---------- INPUT RECORDS ----------

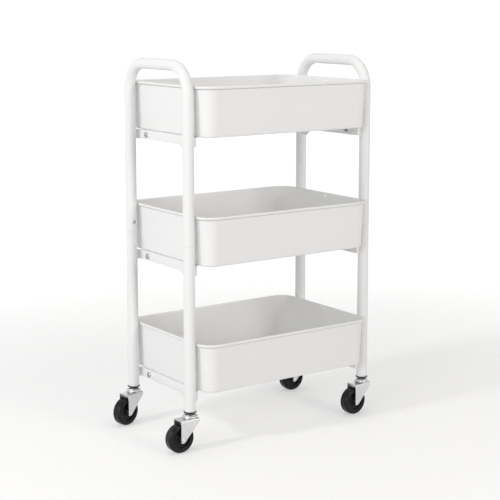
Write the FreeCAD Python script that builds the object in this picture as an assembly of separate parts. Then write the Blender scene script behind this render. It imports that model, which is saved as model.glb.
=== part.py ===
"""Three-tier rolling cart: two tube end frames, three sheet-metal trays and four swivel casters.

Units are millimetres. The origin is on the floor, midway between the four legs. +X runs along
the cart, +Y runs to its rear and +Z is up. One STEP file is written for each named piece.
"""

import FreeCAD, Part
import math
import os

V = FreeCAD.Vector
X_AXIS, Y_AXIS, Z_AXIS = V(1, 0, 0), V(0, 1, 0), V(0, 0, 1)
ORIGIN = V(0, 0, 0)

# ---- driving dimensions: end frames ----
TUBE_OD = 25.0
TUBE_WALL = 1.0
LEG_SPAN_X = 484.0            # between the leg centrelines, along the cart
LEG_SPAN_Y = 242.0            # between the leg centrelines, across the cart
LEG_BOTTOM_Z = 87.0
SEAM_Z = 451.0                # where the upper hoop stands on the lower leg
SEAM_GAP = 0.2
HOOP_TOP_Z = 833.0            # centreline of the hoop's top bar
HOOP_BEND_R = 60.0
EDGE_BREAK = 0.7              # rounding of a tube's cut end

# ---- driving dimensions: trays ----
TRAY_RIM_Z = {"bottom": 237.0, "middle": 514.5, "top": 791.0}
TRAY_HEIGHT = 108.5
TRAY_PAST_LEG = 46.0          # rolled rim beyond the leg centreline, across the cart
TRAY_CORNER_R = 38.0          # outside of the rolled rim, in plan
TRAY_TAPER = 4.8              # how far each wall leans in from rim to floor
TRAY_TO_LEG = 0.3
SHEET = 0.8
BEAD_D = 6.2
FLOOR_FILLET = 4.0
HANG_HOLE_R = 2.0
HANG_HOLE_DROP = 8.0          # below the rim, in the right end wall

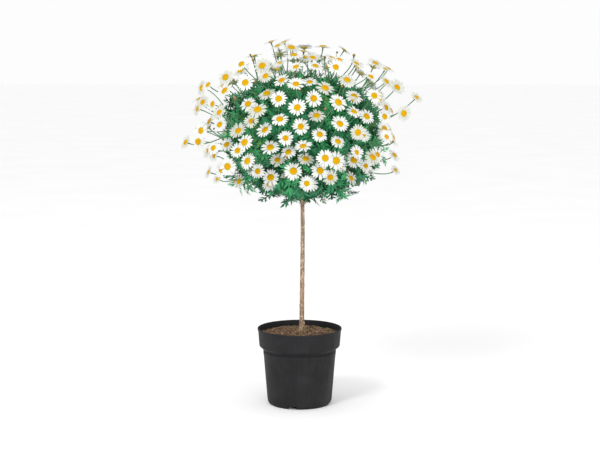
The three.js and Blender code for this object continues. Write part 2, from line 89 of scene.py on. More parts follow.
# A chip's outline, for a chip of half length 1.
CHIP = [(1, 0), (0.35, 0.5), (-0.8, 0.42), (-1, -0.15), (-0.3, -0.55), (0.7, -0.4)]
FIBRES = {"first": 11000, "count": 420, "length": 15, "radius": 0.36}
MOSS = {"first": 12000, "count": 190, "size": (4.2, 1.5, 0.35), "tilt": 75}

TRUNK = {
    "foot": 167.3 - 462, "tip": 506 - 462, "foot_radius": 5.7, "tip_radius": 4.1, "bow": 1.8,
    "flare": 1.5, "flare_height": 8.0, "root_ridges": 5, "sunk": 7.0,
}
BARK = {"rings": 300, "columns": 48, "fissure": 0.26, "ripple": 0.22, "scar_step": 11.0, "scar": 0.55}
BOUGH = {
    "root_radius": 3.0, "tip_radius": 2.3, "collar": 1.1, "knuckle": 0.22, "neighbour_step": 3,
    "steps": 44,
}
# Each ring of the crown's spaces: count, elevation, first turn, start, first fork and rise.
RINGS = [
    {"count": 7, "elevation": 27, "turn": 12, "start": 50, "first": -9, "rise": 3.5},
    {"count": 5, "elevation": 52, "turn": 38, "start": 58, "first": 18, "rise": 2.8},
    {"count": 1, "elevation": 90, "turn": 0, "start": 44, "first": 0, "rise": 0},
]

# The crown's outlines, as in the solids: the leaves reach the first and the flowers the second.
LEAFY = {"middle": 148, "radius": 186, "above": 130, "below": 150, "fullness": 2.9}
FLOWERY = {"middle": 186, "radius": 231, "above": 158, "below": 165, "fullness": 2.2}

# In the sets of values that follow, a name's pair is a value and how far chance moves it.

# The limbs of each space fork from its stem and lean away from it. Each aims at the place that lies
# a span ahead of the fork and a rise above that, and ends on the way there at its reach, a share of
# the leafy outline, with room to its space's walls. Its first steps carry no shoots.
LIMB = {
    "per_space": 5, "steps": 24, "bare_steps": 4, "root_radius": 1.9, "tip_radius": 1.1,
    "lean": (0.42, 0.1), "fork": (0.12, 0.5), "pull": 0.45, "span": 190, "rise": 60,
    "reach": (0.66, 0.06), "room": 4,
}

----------
---------- INPUT RECORDS ----------

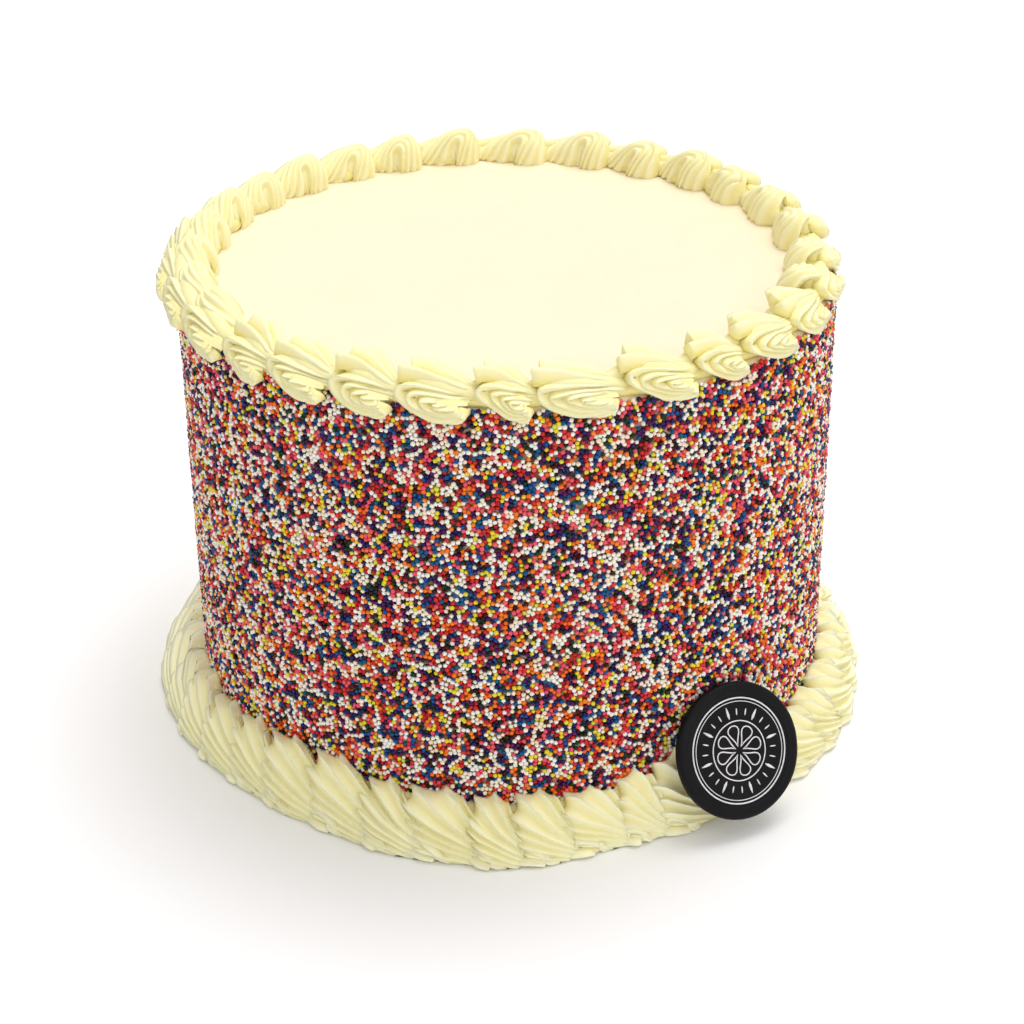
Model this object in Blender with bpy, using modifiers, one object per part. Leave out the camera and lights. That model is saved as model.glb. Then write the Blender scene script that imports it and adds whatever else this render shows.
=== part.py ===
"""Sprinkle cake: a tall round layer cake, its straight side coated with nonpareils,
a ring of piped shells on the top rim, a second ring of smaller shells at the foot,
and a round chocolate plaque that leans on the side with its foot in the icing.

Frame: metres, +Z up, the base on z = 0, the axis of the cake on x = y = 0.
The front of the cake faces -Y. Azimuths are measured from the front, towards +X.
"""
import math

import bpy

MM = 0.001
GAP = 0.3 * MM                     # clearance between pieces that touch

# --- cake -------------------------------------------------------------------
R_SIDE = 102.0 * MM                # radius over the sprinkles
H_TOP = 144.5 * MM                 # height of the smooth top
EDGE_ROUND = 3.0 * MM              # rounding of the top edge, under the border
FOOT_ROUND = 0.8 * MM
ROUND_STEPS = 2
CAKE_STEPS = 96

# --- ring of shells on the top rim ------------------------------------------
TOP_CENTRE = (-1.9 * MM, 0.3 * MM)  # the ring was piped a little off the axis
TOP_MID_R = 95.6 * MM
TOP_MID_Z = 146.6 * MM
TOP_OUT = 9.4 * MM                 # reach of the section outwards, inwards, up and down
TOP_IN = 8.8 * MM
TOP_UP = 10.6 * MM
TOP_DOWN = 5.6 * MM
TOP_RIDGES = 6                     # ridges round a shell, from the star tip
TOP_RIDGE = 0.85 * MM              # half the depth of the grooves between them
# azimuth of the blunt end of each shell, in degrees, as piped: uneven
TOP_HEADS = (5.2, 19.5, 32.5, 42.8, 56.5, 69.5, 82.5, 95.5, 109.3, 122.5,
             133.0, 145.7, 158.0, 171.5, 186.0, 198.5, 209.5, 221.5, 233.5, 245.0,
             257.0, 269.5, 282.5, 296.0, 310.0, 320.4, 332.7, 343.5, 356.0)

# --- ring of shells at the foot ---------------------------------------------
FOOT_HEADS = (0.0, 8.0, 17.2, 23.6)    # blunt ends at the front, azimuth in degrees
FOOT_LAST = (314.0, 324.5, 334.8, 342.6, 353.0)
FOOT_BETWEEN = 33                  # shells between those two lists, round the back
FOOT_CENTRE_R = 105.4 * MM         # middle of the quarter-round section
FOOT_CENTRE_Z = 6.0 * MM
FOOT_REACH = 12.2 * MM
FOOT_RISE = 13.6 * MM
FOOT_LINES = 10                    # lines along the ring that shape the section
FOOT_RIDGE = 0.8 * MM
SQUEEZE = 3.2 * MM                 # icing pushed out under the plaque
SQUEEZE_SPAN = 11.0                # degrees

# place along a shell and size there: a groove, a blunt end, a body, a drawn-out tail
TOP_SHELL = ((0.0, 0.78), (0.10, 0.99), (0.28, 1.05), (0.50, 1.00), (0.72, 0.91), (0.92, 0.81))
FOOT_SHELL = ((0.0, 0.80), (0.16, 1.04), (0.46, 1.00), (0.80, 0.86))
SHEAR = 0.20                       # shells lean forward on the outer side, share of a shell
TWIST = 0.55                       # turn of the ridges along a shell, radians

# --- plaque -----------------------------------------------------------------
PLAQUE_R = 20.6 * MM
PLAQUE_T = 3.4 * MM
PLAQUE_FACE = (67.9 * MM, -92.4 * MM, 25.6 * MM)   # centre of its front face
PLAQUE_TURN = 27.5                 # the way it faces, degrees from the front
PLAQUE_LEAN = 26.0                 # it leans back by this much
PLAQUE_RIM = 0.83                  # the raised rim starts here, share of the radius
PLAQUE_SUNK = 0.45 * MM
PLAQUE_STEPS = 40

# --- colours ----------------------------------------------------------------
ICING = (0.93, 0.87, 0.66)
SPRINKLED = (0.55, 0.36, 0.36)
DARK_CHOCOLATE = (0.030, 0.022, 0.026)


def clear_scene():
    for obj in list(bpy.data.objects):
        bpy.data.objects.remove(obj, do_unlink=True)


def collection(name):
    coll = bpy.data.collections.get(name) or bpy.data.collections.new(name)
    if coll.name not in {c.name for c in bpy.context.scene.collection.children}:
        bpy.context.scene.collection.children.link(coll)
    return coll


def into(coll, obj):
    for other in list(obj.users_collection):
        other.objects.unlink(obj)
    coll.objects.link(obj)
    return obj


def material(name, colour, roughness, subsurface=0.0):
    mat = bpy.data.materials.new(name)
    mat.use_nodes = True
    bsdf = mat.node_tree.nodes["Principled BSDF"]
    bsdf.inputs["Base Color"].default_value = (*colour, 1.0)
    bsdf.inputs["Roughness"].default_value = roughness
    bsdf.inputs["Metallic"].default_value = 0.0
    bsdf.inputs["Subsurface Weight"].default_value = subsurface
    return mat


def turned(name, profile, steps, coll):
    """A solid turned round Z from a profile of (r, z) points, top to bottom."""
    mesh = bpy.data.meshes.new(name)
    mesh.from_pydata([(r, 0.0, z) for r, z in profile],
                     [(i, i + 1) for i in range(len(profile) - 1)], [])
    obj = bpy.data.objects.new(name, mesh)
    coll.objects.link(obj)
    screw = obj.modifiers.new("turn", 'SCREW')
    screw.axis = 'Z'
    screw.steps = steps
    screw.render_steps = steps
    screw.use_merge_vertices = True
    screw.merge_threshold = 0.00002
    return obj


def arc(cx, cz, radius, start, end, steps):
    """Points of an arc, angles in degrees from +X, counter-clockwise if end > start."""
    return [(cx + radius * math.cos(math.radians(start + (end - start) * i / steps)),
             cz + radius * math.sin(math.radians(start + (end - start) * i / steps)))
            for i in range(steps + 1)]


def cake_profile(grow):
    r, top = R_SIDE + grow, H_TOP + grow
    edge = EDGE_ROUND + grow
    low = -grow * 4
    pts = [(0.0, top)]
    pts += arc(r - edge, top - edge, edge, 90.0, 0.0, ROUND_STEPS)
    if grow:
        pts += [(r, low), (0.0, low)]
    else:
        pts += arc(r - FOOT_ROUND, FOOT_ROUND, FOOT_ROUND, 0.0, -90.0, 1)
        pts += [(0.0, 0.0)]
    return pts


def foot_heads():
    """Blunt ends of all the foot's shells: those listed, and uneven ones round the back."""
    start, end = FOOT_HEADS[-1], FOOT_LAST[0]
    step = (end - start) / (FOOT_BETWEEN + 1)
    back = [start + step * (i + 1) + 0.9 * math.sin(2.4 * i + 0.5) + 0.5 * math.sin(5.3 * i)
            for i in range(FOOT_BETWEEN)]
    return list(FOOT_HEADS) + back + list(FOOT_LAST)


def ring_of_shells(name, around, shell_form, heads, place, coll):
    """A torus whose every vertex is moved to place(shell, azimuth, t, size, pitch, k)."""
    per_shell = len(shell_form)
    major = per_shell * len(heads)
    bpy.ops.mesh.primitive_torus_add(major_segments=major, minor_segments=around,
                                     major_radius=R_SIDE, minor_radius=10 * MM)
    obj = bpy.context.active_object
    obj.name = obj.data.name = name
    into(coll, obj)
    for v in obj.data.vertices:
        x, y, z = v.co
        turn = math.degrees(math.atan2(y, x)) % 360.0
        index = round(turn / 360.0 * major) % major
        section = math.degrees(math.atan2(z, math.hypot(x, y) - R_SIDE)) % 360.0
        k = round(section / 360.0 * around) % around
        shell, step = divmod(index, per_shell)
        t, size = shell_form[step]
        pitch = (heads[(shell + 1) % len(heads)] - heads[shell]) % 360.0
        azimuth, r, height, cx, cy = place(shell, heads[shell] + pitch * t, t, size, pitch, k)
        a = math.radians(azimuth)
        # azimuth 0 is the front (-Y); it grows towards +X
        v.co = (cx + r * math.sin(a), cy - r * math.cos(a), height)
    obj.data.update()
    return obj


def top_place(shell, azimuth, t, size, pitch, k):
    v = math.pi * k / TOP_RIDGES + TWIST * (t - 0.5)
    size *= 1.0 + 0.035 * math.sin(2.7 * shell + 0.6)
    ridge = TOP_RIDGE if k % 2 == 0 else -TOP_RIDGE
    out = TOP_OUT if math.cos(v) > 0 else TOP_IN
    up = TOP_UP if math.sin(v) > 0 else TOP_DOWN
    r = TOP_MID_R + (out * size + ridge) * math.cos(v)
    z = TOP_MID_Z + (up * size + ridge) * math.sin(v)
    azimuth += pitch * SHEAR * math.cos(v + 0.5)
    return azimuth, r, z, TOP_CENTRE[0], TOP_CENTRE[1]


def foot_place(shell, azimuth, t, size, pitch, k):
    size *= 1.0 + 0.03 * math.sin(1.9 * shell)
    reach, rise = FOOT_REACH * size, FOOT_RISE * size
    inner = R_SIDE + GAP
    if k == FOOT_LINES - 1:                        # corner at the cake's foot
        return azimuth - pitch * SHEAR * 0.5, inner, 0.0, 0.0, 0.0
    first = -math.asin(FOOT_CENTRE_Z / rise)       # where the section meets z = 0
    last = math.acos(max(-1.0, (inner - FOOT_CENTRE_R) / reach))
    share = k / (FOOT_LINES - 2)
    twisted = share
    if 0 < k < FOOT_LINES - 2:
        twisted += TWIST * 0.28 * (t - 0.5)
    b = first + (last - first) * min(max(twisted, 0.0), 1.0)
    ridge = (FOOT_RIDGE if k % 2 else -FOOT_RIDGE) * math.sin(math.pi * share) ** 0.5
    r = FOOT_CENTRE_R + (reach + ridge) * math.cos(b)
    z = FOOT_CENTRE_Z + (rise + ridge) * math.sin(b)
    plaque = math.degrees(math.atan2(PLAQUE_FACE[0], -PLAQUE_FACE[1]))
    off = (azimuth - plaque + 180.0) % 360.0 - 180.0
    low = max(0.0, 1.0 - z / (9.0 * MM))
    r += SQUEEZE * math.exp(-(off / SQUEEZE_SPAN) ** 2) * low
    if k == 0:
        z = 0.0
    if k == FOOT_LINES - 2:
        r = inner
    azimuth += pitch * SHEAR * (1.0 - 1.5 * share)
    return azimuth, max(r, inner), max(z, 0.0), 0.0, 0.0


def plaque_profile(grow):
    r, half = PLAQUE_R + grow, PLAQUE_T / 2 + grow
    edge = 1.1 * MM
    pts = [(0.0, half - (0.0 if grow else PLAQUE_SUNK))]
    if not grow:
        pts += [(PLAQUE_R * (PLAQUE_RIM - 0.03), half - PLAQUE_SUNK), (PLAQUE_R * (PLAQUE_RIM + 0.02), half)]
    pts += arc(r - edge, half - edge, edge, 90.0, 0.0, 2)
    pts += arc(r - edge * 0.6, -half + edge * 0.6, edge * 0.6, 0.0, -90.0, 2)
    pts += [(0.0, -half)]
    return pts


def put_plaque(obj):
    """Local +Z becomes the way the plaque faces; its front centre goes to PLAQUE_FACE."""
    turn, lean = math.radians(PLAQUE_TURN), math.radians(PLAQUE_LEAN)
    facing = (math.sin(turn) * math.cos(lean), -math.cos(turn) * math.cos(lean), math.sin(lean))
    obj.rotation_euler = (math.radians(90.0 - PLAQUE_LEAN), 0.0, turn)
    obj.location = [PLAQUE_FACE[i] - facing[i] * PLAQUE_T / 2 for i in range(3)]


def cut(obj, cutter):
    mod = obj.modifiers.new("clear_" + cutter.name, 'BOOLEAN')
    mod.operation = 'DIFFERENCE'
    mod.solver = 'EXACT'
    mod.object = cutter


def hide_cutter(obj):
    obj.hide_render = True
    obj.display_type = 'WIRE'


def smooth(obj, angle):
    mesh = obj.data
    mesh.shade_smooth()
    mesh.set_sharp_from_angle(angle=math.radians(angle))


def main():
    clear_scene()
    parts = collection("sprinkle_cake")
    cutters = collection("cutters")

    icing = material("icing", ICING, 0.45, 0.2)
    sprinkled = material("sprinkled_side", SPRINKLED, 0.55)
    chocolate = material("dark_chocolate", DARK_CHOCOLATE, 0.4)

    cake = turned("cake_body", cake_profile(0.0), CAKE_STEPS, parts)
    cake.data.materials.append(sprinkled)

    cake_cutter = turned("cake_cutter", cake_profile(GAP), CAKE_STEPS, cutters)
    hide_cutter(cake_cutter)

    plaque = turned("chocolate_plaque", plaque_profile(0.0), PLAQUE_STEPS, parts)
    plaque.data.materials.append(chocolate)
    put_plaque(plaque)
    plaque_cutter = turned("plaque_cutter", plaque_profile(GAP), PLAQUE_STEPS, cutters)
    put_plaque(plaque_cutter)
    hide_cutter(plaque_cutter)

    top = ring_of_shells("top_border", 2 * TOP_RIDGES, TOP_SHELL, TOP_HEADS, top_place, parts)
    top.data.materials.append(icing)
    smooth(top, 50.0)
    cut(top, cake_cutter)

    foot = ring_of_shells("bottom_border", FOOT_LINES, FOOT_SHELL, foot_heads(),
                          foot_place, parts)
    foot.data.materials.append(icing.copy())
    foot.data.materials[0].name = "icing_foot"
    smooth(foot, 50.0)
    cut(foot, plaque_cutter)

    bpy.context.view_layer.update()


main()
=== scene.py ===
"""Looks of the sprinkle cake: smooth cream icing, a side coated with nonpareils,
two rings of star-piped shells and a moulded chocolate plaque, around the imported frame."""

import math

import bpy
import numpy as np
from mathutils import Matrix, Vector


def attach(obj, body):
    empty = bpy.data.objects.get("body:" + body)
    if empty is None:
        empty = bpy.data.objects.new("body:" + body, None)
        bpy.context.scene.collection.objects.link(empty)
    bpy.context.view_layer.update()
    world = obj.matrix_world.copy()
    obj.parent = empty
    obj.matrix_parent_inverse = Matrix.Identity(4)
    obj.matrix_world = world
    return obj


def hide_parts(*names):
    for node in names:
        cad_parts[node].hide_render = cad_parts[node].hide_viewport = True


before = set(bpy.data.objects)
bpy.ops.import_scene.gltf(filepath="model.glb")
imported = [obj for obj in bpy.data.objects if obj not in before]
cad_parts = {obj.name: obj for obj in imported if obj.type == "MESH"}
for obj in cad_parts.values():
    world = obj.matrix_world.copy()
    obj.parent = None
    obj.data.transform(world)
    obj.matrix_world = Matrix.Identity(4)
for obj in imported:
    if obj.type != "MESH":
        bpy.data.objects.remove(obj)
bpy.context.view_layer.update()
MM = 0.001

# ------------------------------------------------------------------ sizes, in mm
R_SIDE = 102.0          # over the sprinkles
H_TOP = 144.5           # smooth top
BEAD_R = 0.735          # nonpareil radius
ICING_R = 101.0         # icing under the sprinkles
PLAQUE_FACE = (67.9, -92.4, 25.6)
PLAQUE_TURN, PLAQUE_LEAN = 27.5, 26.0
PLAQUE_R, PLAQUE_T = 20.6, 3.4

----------

WHAT TO DO —
Output exactly the lines running from the line containing "Write the FreeCAD" through the line containing "four swivel casters.", and only those lines.

EXERCISE RESPONSE —
Write the FreeCAD Python script that builds the object in this picture as an assembly of separate parts. Then write the Blender scene script behind this render. It imports that model, which is saved as model.glb.
=== part.py ===
"""Three-tier rolling cart: two tube end frames, three sheet-metal trays and four swivel casters.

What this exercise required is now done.